Instruction
Using the records that follow, copy every line containing the word "scene".
--- START Supplied data ---
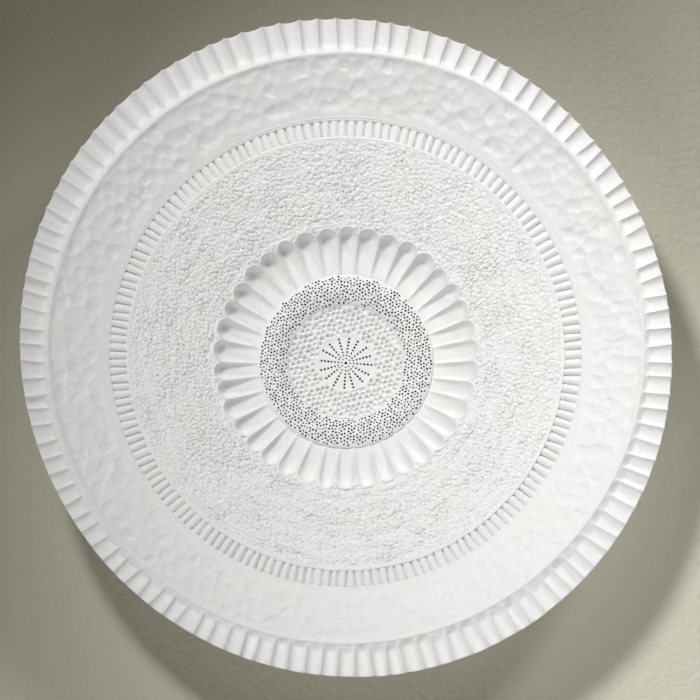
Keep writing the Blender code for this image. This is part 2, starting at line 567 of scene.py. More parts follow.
--- END Supplied data ---
--- START Supplied data ---
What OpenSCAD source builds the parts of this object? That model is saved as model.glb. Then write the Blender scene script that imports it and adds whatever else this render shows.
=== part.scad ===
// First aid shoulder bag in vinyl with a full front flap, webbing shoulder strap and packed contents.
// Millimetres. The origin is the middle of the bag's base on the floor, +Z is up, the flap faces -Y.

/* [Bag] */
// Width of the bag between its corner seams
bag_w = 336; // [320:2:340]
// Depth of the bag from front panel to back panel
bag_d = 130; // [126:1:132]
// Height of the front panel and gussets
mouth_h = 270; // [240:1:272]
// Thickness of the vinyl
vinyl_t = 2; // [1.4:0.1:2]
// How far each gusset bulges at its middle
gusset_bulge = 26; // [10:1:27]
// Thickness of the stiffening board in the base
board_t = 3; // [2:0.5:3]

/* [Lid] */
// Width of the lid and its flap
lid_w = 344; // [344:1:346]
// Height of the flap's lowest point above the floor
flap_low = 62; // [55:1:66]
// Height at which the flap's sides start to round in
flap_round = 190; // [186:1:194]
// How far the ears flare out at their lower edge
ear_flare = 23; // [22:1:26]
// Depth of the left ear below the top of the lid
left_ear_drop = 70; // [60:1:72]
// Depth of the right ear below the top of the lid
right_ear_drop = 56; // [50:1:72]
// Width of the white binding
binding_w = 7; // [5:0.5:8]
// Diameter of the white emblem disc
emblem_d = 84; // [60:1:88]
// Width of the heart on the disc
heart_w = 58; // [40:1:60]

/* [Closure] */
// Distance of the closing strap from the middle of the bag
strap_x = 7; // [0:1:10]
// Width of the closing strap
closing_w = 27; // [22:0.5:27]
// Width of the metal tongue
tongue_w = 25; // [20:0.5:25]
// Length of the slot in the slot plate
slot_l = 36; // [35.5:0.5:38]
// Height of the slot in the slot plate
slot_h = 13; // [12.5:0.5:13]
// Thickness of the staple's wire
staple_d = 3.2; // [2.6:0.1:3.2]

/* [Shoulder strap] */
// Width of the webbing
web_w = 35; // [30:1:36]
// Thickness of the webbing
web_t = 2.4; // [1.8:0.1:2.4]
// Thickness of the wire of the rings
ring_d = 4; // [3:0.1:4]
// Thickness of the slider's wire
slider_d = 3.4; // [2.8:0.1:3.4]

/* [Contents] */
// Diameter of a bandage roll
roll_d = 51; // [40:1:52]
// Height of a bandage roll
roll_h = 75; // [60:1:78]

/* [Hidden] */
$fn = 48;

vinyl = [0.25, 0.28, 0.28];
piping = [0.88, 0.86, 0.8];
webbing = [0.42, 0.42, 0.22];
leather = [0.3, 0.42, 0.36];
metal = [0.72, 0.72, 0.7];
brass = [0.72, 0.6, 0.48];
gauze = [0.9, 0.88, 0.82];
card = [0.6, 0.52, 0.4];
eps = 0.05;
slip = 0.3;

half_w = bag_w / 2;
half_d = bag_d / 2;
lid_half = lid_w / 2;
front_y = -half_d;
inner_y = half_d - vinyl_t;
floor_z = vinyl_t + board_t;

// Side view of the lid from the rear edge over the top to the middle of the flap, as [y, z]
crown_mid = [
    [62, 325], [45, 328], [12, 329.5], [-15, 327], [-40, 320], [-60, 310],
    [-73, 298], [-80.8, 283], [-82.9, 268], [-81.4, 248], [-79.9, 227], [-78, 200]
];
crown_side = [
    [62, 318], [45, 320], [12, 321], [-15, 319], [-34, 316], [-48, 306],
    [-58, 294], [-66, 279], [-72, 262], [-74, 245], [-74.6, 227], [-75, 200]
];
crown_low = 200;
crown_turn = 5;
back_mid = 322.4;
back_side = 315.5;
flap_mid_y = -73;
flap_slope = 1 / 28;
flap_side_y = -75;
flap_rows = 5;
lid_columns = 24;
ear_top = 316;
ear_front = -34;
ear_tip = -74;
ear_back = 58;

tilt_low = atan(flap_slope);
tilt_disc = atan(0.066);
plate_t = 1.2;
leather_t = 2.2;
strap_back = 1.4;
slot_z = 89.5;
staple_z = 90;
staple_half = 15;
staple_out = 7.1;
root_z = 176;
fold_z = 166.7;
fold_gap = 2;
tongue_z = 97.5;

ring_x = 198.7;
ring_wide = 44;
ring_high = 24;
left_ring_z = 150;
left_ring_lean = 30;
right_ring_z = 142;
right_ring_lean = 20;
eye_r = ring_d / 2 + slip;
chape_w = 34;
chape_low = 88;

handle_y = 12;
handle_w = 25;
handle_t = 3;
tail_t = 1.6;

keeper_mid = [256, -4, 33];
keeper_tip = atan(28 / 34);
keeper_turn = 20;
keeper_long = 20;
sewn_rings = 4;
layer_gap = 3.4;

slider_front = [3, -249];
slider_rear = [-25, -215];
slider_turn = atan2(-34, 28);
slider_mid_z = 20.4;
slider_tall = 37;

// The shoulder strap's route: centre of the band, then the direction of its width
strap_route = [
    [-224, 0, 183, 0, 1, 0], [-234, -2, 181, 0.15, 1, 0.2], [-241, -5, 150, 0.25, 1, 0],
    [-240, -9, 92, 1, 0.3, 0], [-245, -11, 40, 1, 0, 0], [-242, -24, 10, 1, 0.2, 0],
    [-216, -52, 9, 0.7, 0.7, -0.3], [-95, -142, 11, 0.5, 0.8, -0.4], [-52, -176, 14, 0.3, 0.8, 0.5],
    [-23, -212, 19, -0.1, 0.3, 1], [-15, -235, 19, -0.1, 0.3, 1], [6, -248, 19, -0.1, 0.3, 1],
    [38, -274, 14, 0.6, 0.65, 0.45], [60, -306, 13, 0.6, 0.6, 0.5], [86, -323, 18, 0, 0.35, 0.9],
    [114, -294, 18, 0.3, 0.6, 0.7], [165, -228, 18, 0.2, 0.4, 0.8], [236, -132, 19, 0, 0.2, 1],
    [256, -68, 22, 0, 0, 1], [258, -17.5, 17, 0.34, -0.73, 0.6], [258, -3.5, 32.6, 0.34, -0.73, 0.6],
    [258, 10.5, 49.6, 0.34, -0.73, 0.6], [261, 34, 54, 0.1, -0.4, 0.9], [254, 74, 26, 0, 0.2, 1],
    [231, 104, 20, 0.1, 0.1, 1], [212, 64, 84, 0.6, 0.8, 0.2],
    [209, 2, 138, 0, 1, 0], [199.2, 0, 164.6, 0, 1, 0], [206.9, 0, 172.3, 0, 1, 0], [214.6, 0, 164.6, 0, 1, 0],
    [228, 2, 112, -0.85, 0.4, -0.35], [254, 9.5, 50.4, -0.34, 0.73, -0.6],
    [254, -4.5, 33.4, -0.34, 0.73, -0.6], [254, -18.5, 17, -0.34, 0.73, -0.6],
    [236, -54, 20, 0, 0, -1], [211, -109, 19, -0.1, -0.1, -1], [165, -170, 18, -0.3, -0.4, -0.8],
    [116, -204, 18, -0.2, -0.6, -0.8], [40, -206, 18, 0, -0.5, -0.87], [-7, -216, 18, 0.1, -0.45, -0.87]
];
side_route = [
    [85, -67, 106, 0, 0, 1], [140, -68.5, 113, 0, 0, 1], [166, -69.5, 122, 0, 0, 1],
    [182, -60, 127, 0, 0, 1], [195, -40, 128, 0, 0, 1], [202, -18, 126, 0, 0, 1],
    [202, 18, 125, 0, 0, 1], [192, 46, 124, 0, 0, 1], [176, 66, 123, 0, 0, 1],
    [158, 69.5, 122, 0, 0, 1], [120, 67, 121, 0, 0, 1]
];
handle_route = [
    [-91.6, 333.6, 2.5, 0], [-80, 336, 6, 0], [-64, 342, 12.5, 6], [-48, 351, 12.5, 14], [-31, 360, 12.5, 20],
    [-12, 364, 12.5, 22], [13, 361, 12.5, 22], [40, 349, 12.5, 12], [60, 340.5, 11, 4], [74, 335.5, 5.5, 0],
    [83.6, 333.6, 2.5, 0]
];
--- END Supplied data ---
Exercise result
Keep writing the Blender code for this image. This is part 2, starting at line 567 of scene.py. More parts follow.
What OpenSCAD source builds the parts of this object? That model is saved as model.glb. Then write the Blender scene script that imports it and adds whatever else this render shows.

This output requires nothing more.